It was a weekend break from my lecturer duties.
I was in a nearby bakery, eating my comfort bread and sipping cold Pepsi Blue, when one of my students suddenly approached me. Feeling close, he asked for a libre.
Slightly annoyed but I obliged. What’s twenty pesos? Choose kindness anyway, right?
This wasn’t a fancy university. No air-conditioned rooms or ergonomic chairs. Just an old state school. Bare walls, wooden desks, and students who showed up anyway.
Back in class, the same student was lively and loud. He recited confidently, made jokes from the back row, and sometimes acted like a class clown. The kind you’d call bibo. Sometimes charming, most of the time distracting.
Fast forward to one afternoon. I was heading home when the same student saw me and asked where I was going. I answered politely. Again, choose kindness, right?
He said he was headed the same way and asked if he could hitch a ride. I let him in, though admittedly still a bit annoyed.

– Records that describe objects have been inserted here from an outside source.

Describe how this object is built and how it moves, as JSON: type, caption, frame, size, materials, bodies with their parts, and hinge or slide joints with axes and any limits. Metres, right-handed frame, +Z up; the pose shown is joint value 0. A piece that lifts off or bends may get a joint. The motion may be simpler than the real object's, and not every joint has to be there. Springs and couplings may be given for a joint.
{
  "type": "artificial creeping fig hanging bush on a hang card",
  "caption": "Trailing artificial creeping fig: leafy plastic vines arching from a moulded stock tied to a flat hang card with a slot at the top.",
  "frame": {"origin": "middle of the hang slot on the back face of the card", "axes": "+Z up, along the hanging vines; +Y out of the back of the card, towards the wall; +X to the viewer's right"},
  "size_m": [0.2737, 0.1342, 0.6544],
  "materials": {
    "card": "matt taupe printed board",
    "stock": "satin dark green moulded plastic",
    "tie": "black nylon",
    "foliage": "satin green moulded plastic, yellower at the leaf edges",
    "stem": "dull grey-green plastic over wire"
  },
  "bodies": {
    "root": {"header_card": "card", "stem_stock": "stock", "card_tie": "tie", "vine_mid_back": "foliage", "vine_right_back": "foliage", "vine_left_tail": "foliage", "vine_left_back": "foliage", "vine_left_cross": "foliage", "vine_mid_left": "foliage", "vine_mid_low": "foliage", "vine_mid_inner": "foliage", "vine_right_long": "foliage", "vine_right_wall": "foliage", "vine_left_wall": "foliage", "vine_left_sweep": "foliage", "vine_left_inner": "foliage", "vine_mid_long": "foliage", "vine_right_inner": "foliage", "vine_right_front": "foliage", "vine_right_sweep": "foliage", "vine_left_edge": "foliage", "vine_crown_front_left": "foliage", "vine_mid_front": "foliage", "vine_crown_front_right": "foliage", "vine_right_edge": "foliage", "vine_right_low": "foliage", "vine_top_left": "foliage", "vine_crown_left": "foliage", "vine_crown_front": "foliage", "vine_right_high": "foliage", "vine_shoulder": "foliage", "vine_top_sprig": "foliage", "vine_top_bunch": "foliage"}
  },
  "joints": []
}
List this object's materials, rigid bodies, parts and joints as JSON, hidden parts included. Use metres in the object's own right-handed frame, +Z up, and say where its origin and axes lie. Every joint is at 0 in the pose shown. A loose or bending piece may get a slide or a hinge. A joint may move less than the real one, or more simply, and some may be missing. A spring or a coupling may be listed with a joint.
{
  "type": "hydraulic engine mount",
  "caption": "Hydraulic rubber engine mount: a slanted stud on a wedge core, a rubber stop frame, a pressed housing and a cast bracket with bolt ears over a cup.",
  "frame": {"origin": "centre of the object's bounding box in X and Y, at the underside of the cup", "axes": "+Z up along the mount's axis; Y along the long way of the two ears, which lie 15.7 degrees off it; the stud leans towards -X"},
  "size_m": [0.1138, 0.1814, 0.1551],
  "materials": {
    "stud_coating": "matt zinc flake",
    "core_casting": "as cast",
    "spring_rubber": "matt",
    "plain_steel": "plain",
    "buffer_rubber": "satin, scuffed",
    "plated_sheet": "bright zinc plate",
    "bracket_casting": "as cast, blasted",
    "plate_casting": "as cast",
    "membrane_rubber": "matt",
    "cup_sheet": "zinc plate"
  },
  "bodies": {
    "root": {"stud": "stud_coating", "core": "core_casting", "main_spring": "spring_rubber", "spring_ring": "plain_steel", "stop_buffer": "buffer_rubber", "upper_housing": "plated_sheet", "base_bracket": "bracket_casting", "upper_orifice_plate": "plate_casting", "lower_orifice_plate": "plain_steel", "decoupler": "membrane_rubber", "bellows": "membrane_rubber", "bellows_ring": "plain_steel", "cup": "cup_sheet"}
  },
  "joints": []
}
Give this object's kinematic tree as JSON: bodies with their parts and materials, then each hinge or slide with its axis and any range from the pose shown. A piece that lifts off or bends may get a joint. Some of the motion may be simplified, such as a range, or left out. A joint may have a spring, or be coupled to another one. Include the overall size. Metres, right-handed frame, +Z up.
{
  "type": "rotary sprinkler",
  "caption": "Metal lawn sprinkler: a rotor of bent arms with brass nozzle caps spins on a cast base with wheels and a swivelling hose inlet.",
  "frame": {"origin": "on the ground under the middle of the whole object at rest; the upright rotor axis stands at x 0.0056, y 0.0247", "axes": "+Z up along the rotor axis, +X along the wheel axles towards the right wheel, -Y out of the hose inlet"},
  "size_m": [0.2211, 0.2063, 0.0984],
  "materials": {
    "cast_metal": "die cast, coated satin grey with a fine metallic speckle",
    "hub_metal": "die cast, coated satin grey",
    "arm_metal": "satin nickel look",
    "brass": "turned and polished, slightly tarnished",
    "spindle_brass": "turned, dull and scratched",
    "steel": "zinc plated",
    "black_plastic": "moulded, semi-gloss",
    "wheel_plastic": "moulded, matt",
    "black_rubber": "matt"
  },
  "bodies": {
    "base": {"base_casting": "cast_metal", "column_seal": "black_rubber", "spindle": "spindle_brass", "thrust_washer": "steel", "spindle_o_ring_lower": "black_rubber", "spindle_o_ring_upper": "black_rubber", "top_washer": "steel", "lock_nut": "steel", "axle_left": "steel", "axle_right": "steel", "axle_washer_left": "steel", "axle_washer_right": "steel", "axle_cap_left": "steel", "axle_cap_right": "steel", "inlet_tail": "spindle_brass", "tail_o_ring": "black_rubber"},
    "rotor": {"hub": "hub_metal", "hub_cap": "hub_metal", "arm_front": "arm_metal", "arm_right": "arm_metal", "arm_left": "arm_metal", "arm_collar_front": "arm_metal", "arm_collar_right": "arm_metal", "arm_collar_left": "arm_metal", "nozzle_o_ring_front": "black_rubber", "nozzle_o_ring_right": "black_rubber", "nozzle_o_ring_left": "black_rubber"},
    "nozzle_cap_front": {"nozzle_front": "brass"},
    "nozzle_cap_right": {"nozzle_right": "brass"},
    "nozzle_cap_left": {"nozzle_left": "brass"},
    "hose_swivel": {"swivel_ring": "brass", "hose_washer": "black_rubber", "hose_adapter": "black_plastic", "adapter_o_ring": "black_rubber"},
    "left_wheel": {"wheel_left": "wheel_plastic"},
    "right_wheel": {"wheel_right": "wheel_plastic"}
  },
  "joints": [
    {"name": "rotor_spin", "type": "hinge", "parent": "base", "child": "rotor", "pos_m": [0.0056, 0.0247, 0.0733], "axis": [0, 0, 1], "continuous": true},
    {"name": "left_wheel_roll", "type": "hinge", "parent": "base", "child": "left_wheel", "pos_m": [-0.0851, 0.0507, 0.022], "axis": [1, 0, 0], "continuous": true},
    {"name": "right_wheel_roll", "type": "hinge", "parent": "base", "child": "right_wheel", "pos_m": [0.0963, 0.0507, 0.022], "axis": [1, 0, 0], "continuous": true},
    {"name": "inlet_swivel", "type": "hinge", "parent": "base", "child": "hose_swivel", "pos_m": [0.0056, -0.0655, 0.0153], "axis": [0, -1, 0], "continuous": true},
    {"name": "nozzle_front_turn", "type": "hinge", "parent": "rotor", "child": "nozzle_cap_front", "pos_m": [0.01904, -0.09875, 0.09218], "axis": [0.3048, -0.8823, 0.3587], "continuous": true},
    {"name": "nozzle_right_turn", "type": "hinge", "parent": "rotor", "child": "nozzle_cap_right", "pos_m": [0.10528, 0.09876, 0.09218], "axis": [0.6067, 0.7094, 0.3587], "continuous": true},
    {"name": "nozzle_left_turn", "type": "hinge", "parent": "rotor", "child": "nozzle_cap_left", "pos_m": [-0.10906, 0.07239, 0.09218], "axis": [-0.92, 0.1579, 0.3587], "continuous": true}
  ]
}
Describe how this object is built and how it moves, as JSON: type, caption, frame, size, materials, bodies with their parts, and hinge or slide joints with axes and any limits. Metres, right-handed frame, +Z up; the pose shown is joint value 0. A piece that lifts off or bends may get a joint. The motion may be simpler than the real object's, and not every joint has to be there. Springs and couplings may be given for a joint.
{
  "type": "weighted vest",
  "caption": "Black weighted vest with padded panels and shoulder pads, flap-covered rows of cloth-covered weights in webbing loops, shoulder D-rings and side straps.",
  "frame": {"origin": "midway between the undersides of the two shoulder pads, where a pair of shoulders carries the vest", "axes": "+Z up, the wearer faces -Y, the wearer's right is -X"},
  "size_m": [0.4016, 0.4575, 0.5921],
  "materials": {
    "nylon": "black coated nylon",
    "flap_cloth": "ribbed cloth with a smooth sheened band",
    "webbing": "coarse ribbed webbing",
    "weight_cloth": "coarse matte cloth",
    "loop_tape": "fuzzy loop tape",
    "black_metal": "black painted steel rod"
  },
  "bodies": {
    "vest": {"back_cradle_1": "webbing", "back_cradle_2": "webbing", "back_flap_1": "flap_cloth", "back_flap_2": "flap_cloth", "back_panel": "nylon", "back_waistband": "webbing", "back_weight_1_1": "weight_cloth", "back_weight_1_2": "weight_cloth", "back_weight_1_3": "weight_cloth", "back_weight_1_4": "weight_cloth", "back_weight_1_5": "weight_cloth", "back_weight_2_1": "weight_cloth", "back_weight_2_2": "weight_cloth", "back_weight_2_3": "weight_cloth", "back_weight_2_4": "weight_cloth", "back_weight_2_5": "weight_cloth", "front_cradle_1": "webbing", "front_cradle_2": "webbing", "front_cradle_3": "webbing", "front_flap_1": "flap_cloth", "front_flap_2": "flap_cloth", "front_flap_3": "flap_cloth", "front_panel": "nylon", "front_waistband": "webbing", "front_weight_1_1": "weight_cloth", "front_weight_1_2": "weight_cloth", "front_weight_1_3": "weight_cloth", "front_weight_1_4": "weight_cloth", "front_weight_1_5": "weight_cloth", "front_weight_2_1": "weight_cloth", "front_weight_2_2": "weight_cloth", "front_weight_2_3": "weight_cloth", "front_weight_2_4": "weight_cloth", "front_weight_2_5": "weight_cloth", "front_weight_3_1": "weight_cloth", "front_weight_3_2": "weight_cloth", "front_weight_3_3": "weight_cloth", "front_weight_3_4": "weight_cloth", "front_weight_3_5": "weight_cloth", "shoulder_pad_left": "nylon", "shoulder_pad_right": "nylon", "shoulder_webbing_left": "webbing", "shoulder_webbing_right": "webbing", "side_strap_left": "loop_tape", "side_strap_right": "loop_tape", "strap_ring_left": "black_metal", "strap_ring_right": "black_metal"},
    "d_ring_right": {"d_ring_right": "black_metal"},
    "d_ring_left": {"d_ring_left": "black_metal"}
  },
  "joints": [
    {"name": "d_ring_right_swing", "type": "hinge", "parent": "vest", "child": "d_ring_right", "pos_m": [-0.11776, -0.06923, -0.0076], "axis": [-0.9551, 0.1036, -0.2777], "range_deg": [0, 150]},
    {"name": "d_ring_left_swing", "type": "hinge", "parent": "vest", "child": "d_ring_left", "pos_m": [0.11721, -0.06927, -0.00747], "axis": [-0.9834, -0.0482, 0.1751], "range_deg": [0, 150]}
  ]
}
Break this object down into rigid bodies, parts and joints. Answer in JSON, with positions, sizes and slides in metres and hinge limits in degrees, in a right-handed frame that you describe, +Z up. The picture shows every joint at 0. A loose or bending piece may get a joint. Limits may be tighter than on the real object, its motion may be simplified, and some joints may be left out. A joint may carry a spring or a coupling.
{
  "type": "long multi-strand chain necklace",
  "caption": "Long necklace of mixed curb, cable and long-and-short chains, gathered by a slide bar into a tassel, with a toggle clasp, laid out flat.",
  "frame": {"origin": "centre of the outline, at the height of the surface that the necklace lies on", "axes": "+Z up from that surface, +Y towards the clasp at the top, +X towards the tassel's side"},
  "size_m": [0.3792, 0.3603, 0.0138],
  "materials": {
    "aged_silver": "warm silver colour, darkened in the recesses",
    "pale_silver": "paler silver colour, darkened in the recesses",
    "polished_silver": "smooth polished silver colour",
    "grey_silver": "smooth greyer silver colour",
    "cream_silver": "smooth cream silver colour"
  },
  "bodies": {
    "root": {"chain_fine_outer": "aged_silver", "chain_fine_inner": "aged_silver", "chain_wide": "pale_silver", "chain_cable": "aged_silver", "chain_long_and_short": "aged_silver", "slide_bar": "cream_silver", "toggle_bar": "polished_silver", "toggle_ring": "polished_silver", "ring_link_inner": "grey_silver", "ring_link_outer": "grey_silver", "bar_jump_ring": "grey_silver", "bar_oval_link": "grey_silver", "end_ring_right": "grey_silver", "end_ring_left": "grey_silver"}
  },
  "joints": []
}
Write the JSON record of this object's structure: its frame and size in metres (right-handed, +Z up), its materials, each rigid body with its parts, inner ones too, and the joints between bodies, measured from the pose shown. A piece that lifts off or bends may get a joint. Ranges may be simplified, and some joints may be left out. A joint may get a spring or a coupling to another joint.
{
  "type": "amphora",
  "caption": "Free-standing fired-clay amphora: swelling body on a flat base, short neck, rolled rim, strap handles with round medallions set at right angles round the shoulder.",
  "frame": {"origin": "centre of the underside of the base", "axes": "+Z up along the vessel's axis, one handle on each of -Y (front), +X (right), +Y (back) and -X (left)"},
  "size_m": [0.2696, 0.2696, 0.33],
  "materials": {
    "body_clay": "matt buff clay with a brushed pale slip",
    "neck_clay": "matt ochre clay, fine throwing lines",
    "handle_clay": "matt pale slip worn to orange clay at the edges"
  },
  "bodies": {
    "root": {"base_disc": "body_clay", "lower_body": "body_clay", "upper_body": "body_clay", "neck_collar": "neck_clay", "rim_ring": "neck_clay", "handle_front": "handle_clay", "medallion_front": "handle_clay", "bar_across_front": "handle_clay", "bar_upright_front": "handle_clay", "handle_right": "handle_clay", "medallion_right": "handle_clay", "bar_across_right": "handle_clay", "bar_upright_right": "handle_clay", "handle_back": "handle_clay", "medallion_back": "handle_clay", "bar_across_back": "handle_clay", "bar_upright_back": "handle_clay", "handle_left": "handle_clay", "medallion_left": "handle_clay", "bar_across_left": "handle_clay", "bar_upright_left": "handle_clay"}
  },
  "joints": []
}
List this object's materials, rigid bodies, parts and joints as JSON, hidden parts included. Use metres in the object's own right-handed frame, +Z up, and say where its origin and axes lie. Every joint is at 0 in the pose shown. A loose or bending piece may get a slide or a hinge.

As we passed by a construction site, he asked to get off. I stayed for a few seconds to see where he was going.
Turns out, that same noisy student, the joker of the class, worked there at night. A 17-year-old construction worker.
Admirable how, at such a young age, he carried not just the weight of hollow blocks but the weight of something heavier.
Maybe that’s where his energy in class came from. Maybe he was tired. Maybe he was just trying to stay afloat.
I grew curious about him after that.
He was a boy scout, active in volunteer work, and often defended classmates who were being picked on.
He wasn’t just a class clown. He was someone carrying too much and still finding ways to make others laugh.
That day humbled me.
Back in college, I knew a lot of privileged students. It was a school for the elite after all, with a few exceptions like myself.
This was different. This was new to me.
It reminded me why I teach. Why I choose to give back.
Ultimately, we all carry weights the world doesn’t see.
So don’t judge a jester by its makeup.